El Niño events are already becoming more frequent. Since 1976 the frequency of these events has been greater, a statistically significant change noted by the Intergovernmental Panel on Climate Change (IPCC) since its 1995 report (Nicholls et al., 1996, p. 165). However, the IPCC was unable to reach agreement on whether this trend was caused by global warming until its last report in 2007, when a major advance was made. Examination of 21 global climate models showed that all but three of them predicted more frequent “El Niño-like conditions” with continued global warming (Meehl et al., 2007, p. 779). “El Niño-like conditions” refers to the patch of warm water in the Pacific, as distinct from El Niño itself, which refers to the pattern of droughts and floods in different places around the world.
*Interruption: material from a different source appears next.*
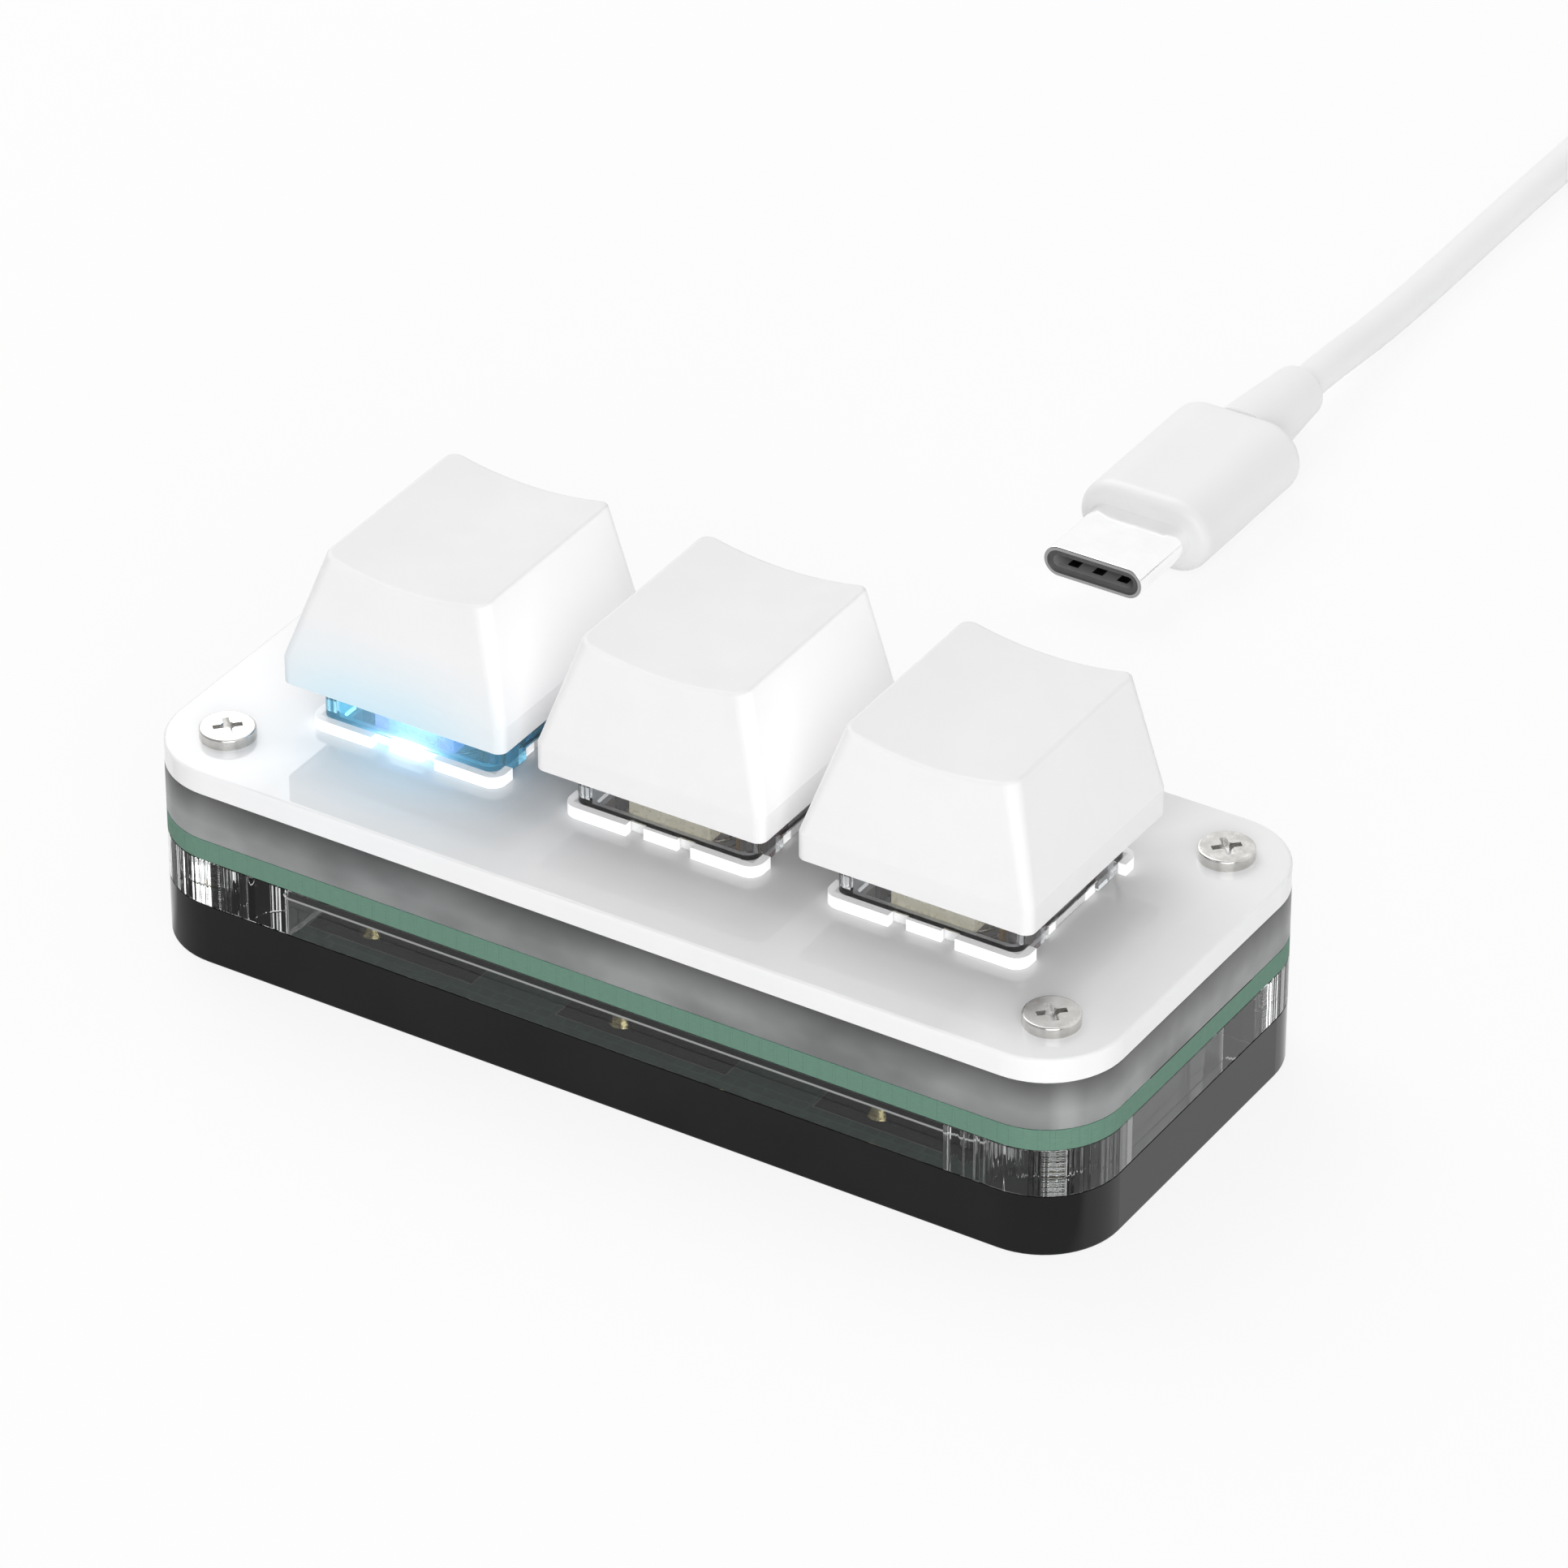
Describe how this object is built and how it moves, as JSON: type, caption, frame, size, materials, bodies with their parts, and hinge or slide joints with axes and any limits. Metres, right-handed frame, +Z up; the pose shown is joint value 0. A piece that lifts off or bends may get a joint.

The models still do not agree on the second part – the connection between the Pacific sea-surface temperatures and the pattern of droughts and floods. However, for Amazonia, the significant question is the connection between the warm water in the Pacific and droughts in the Amazon region. The fact that the entire global pattern, with floods in Brazil’s state of Santa Catarina and droughts in Ethiopia, Indonesia and other places, is not reproduced consistently in today’s climate models does not make us any safer in Amazonia. Direct experience indicates a connection between warm water in the Pacific and El Niño droughts in Amazonia, as in the major events in 1982, 1997-98, and 2003. In other words, recognition of this connection for Amazonia does not depend on a climate model, but rather on direct observation.

It is important to recognize that different climate models show a variety of results for Amazonia. However, most of them show significantly dryer climate (Kundzewicz et al., 2007, p. 183). The model with the most catastrophic result for Amazonia is the Hadley Center model from the UK Meteorological Office (Cox et al., 2000). Unfortunately, this is also the model that achieves the best reproduction of the connection between Pacific water temperatures and Amazonian droughts (Cox et al., 2004). Although the Hadley Center model is known to exaggerate the temperature and the dryness of Amazonia’s current climate (Cândido et al., 2007), discounting the exaggeration (which is by about 30% in the case of drought) would still be far from sufficient to keep climatic parameters within the range of tolerance of Amazonian trees. The model’s predictions of massive dieoff would therefore not be altered. A recent revised version of the model indicates less dieoff than its predecessors (Gornall et al., 2011).